Noi abbiamo imparato sulla nostra pelle che nulla si ottiene gratuitamente dalla vita: l’amore, l’amicizia, l’ammirazione, l’approvazione degli altri, sono tutte cose che vanno meritate, che si ottengono soltanto se si eccelle, se si è bravi.
Ma con Dio non è così. Dio non ci ama perché siamo bravi, Dio ci ama perché “siamo noi”. Punto.

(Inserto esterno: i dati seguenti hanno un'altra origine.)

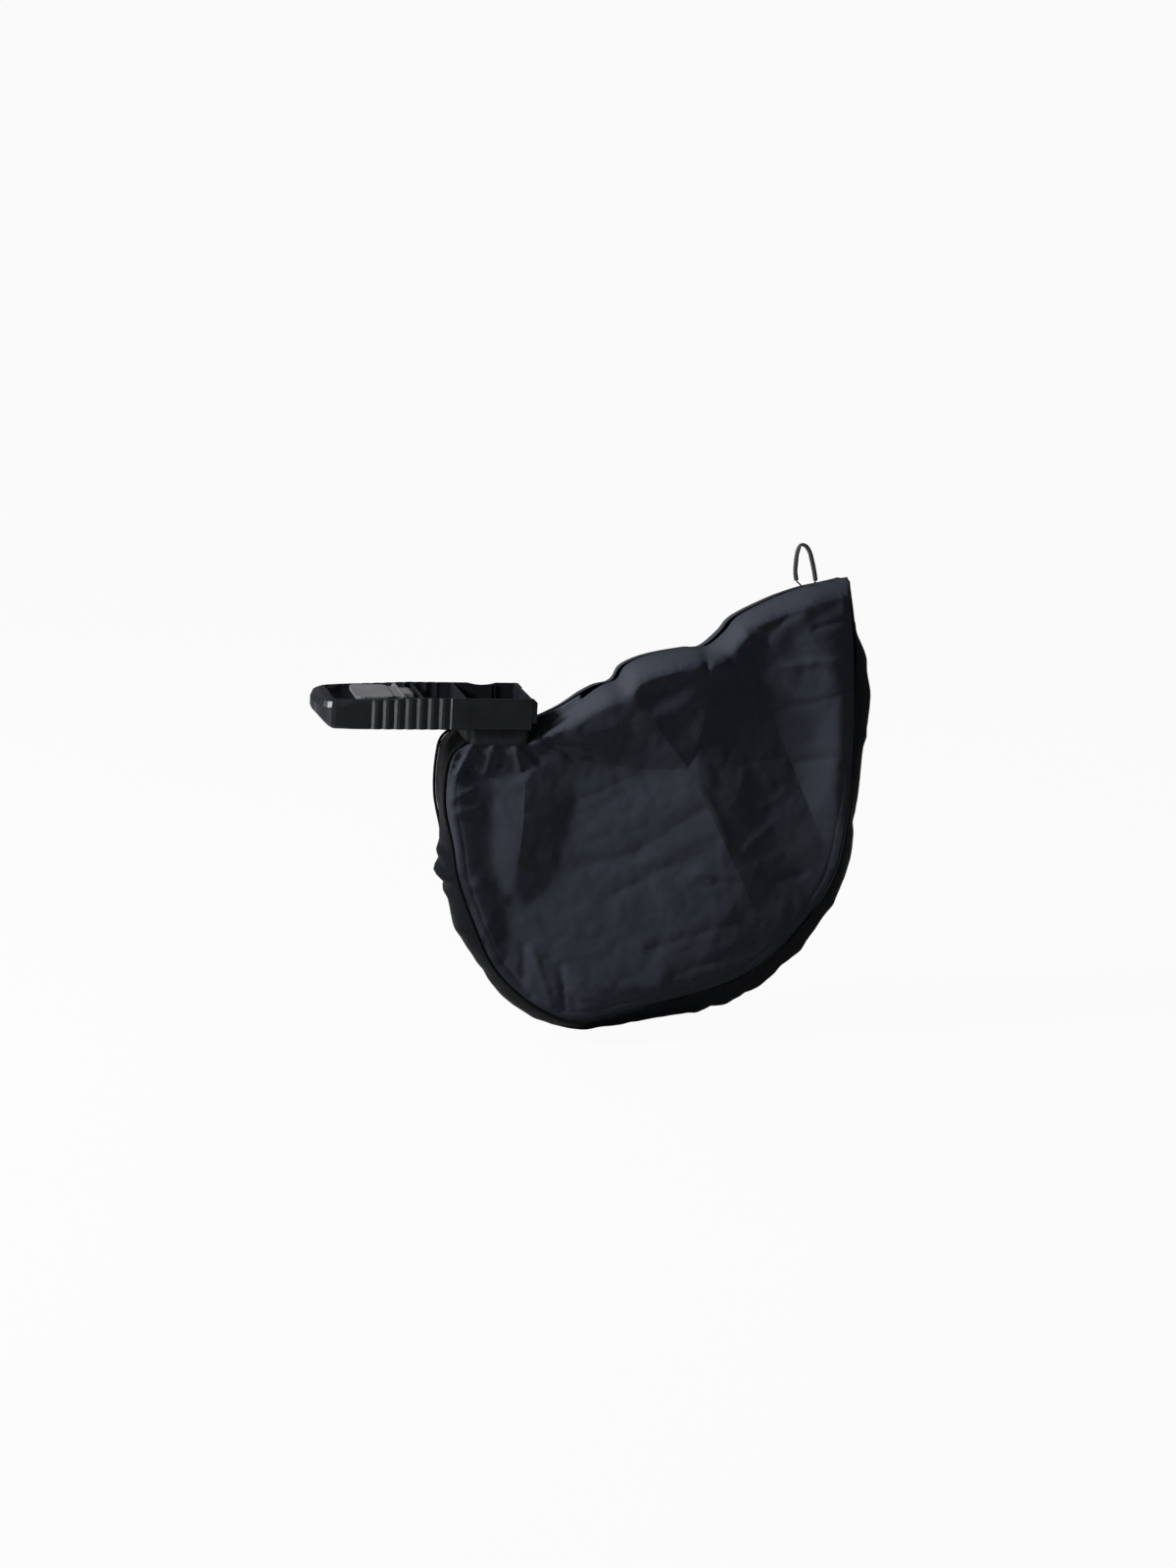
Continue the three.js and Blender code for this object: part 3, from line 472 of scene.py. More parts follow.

Il problema grosso è che noi non riusciamo a capire così tanto amore; non capiamo e non accettiamo di farci amare così gratuitamente, per sua iniziativa. Non è lui che non ci accetta, siamo noi che non accettiamo di essere il niente che siamo. Siamo convinti al contrario di aver fatto molto, di essere “molto in alto”; avanziamo delle pretese, pensiamo di essere sempre in credito nei suoi confronti e quindi pretendiamo. “Lui deve” amarci, “Lui deve” ricambiare con l’amore. Noi lo pretendiamo il suo amore, perché ci “spetta” in cambio dei nostri meriti. Ma quali meriti? Certo, è proprio difficile lasciarci amare come Dio ci ama! Noi riusciamo sempre a rovinare tutto, anche l’amore più vero: non riusciamo a capacitarci che Lui ci ami di un amore incondizionato, di un amore fedele, di un amore perenne, di un amore gratuito e disinteressato, per il quale non dobbiamo pagare nulla, per il quale non abbiamo alcuna cambiale in scadenza. Sì, è difficile per noi capire la vera portata di tutto questo, è difficile perché sovrasta decisamente i limiti della nostra piccola mente umana.
Allora pensiamoci ogni tanto: pensiamo che noi, con tutte le nostre miserie, noi che a volte siamo proprio uno schifo, proprio noi siamo i figli prediletti di Dio. Perché in conclusione questa è la verità: Dio è nostro Padre, noi siamo suoi figli, e per questo egli ci ama. Amen.